Quick Practical Checklist
- Define design flow rate and operating envelope.
- Compute static head correctly.
- Add pressure head term if system is pressurized.
- Estimate major + minor losses at design flow.
- Calculate TDH and verify with a second method or peer review.
- Select pump near BEP and check power and NPSH margins.
FAQ: How to Calculate Head for a Pump
Is pump head the same as pressure?
No. They are related but not identical. Head is energy per unit weight (meters or feet of fluid), while pressure is force per unit area (Pa, bar, psi). A given head corresponds to different pressures for different fluid densities.
What is Total Dynamic Head (TDH)?
TDH is the total head the pump must overcome at a specific flow rate. It includes static elevation head, pressure head difference, velocity head difference, and all system losses.
Do I need velocity head in every calculation?
Not always. In many tank-to-tank water systems, velocity terms are small compared with static and friction terms. In high-velocity or diameter-changing systems, velocity head should be included.
How much design margin should I add to calculated head?
It depends on project standards, uncertainty, and system criticality. Many teams add a modest margin to account for uncertainty and lifecycle fouling, but excessive margin can oversize equipment and waste energy.
Can I use this method for fluids other than water?
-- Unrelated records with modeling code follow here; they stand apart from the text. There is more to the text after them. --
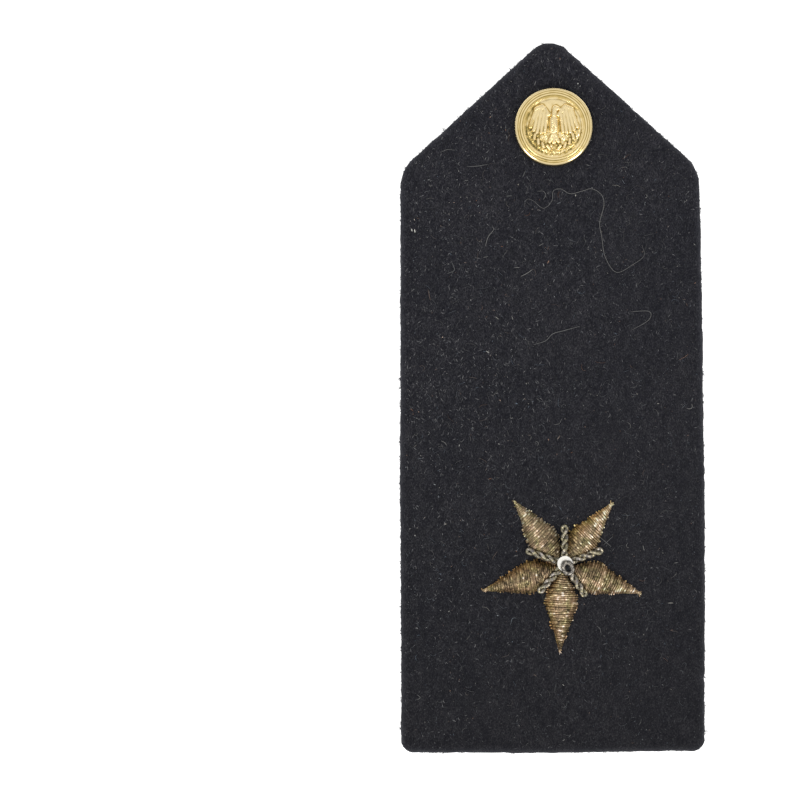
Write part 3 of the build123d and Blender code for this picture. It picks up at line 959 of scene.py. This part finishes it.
def fibres_on_face(name, material, x, y, heading, length, width, lift, tint, palest, hue=None):
    """A mesh of flat fibres, the paler the more dust and painted light there is at their place. Their hue
    varies where one is given.
    """
    count = len(x)
    bend = random.normal(0, 0.06, count) * MM
    points, faces = ribbons(x, y, heading, length, width, lift, bend)
    marks = {"tint": np.repeat(np.clip(random.gamma(1.1, tint, count) * dust_and_light(x, y), 0, palest), 6)}
    if hue is not None:
        marks["hue"] = np.repeat(np.clip(random.normal(hue, 0.2, count), 0, 1), 6)
    new_piece(name, points, faces, material, marks)


def wool_nap():
    """The nap on the face: short fibres that lie mostly along the board, a few of them pale."""
    x, y = scatter(NAP_FIBRES, inset=0.6 * MM)
    count = len(x)
    heading = NAP_HEADING + random.normal(0, 0.8, count)
    length = random.uniform(*NAP_LENGTHS, count) * MM
    width = random.uniform(*NAP_WIDTHS, count) * MM
    lift = random.uniform(*NAP_LIFTS, count) * MM
    fibres_on_face("wool_nap", NAP, x, y, heading, length, width, lift, tint=0.16, palest=0.8)


def wool_flecks():
    """Pale flecks of dust and broken fibre, caught in the nap."""
    x, y = scatter(FLECKS, inset=0.8 * MM)
    count = len(x)
    heading = random.uniform(0, math.pi, count)
    length = random.gamma(1.2, 0.11, count) * MM + 0.08 * MM
    width = random.uniform(*FLECK_WIDTHS, count) * MM
    lift = random.uniform(*FLECK_LIFTS, count) * MM
    fibres_on_face("wool_flecks", FLECK, x, y, heading, length, width, lift, tint=0.15, palest=1, hue=0.42)


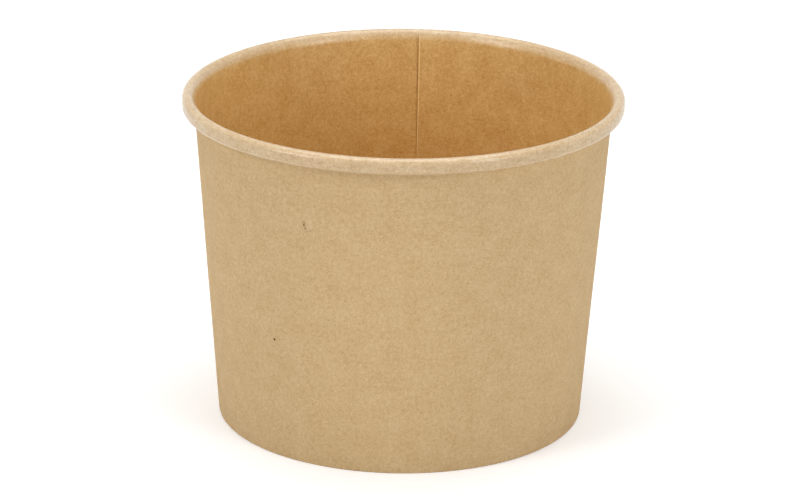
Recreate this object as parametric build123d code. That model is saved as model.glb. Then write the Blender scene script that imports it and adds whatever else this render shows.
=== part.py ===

Yes. Use the correct specific gravity (and if needed viscosity-aware friction calculations). Pressure-head conversion and power estimates depend on fluid properties.
Final Takeaway
To calculate head for a pump accurately, use a complete TDH approach: elevation + pressure + velocity + losses. Then pair that TDH with flow to select a pump from performance curves and verify power and NPSH. If you handle units carefully and include realistic losses, your pump sizing decisions become much more reliable and energy efficient.